For starters I'm going to share my personal daily routine. I wake up between 8:00AM and 9:30AM usually, sometimes earlier. First thing I do in the morning is put on my robe, slip on some shoes and go out side and fill the horse's feeders with hay & turn on the hose to the water troughs. Once the water troughs are filled to the top I head inside and feed the dog and do whatever needs to be done on the computer--get back to clients, place orders, list sales, list services, edit the website, etc. At 11AM I go back outside and refill my mare's feeder with hay and quickly groom the horses that are going to be worked later on that day. Between 12:30PM and 1:30PM I already have the horses tied to hitching posts, groomed, tacked and ready to be worked out. Each horse usually gets worked for 2 1/2 to 3 hours everyday 5-6 times a week. After each work out the horses are walked until cool and taken to the wash rack to be hosed off. After being hosed and scraped, they get stretched, vibration massages and hand massages. While they sit to dry, stalls are cleaned, hay bins are refilled and water troughs filled up again. I then put the horses up and leave them alone until 5:30PM or 6:00PM when they're hay bins are filled up again and they're given their supplements. Each horse is rechecked for any sign of lameness or injuries, if all is well then it's good night! After the long hard working day I come in, feed the dog, let him run outside as he pleases and sit down and enjoy the rest of the evening. 

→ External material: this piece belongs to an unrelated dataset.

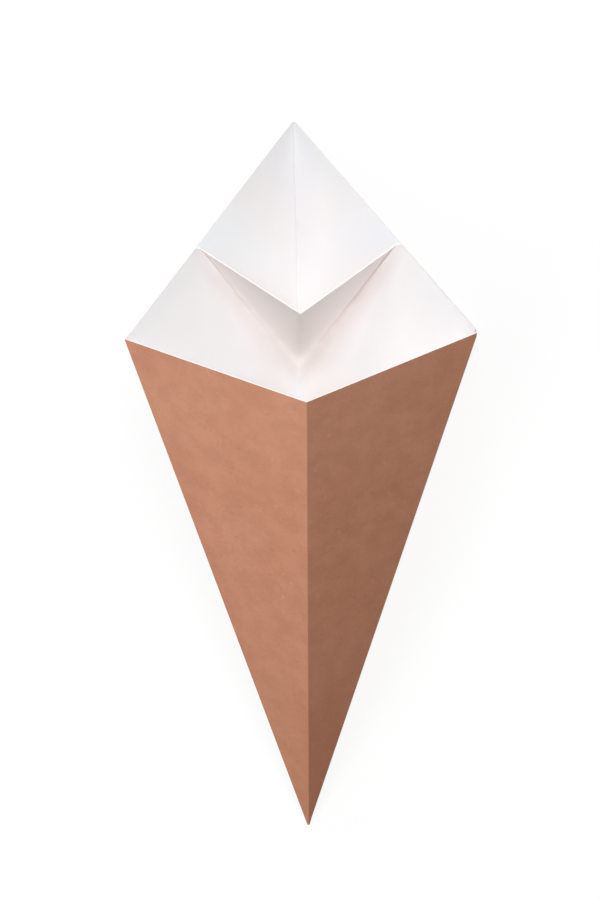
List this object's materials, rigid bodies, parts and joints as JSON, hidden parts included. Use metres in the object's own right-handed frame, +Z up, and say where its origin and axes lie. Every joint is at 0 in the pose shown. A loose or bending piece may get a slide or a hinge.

On days off (Fridays or Saturdays, it varies), the horses are let out in the pasture to graze as they please and just be horses. No special treatments until night falls when they are all brought back in, have a thorough check and are fed a yummy dinner.

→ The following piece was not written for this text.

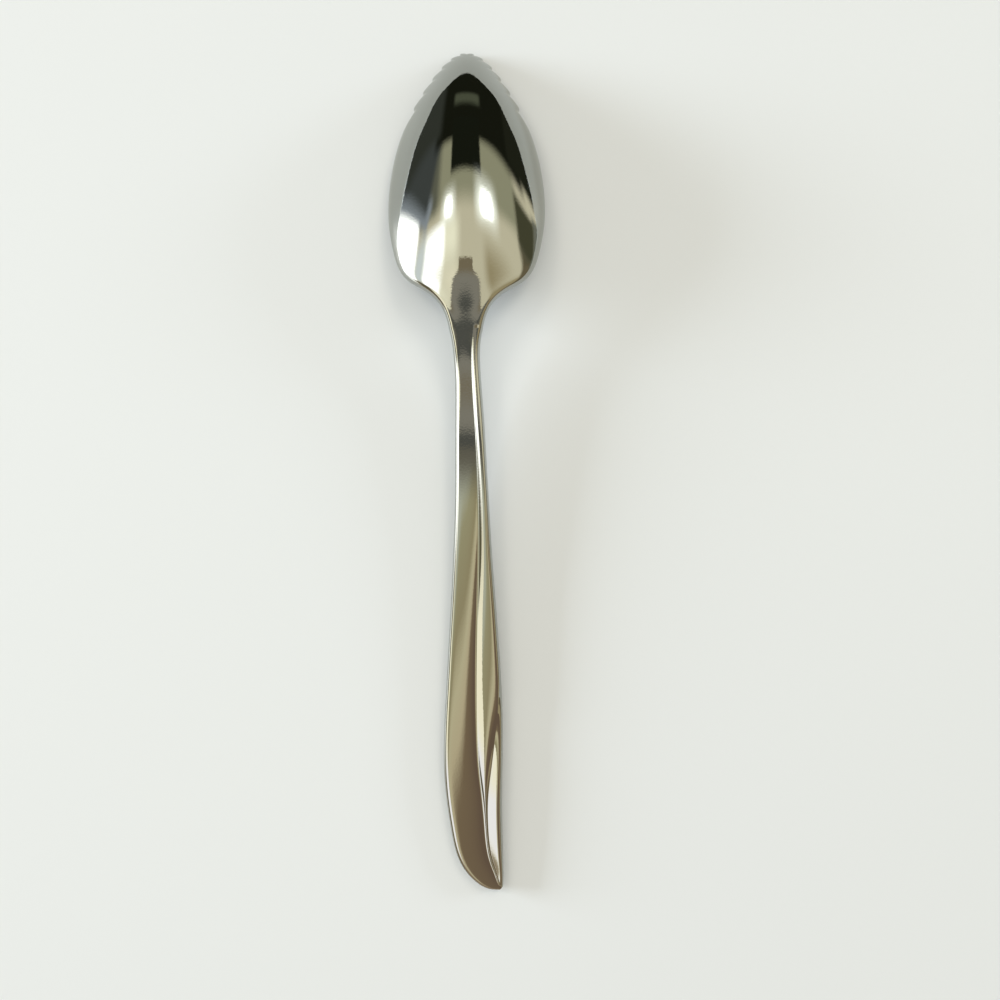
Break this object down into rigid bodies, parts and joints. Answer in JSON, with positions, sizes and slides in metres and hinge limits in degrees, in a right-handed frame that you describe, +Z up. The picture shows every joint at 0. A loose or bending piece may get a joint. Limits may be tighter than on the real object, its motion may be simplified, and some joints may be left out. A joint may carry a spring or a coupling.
{
  "type": "grapefruit spoon",
  "caption": "Grapefruit spoon in polished stainless steel, with a deep pointed bowl, a scalloped toothed tip and a flat handle with a flowing creased relief.",
  "frame": {"origin": "middle of the spoon's box, on the table that it lies on, back up", "axes": "+Y from the handle's tail to the toothed tip, +Z up from the table, +X across the bowl"},
  "size_m": [0.0284, 0.1524, 0.0108],
  "materials": {
    "stainless_steel": "polished"
  },
  "bodies": {
    "root": {"bowl": "stainless_steel", "neck": "stainless_steel", "handle": "stainless_steel"}
  },
  "joints": []
}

As you can probably see, horses are 90% of my daily life. I wouldn't change it for the world.;-)


----------



## TrojanCowgirl (Jun 1, 2012)

Today was great, I dewormed both of my equine Children with ease and may have found a new home for my beautiful mare. We took a lovely bareback stroll in the paddock and took some beautiful pictures of my girl. Here they are:






























































I also watched the Olympics today, I cannot wait for tomorrow's Dressage round  How exciting! So many amazing horses and riders, it is truly over whelming. Personally I'm rooting for Reed Kessler on Cylana and team AMERICA! H3ll Yes!! :clap:


----------



## TrojanCowgirl (Jun 1, 2012)

Well today I'm making a check list of everything I'll need when I get the new horse. I'm selling all my tack and my mare hopefully this or next weekend.

Farrier: $135.00 - Trim (Pays for 3 trims in advance)
Vet Float: $260.00 - Farm Call $75, Sedations $65, $120 Exam & Float
Horse: $500.00 - Green OTTB
Transportation: $200 - Don't have a trailer, have to hire a professional
Tack: $100.00 - Just to start with a new halter, lead, masks, wormer, tail bags, products, etc.

That's pretty much the list right now! I'm waiting to hear back from some other folks about hopefully cheaper transportation.


----------



## TrojanCowgirl (Jun 1, 2012)

May have a change in plans on purchasing a new horse right away. I don't want to go into detail here, but after I find a new home for my mare I just may take care of a few things and keep my mustang alone. He loves other horses, and I don't want to hurt him, but I don't think another horse is 'in the cards' right now...


----------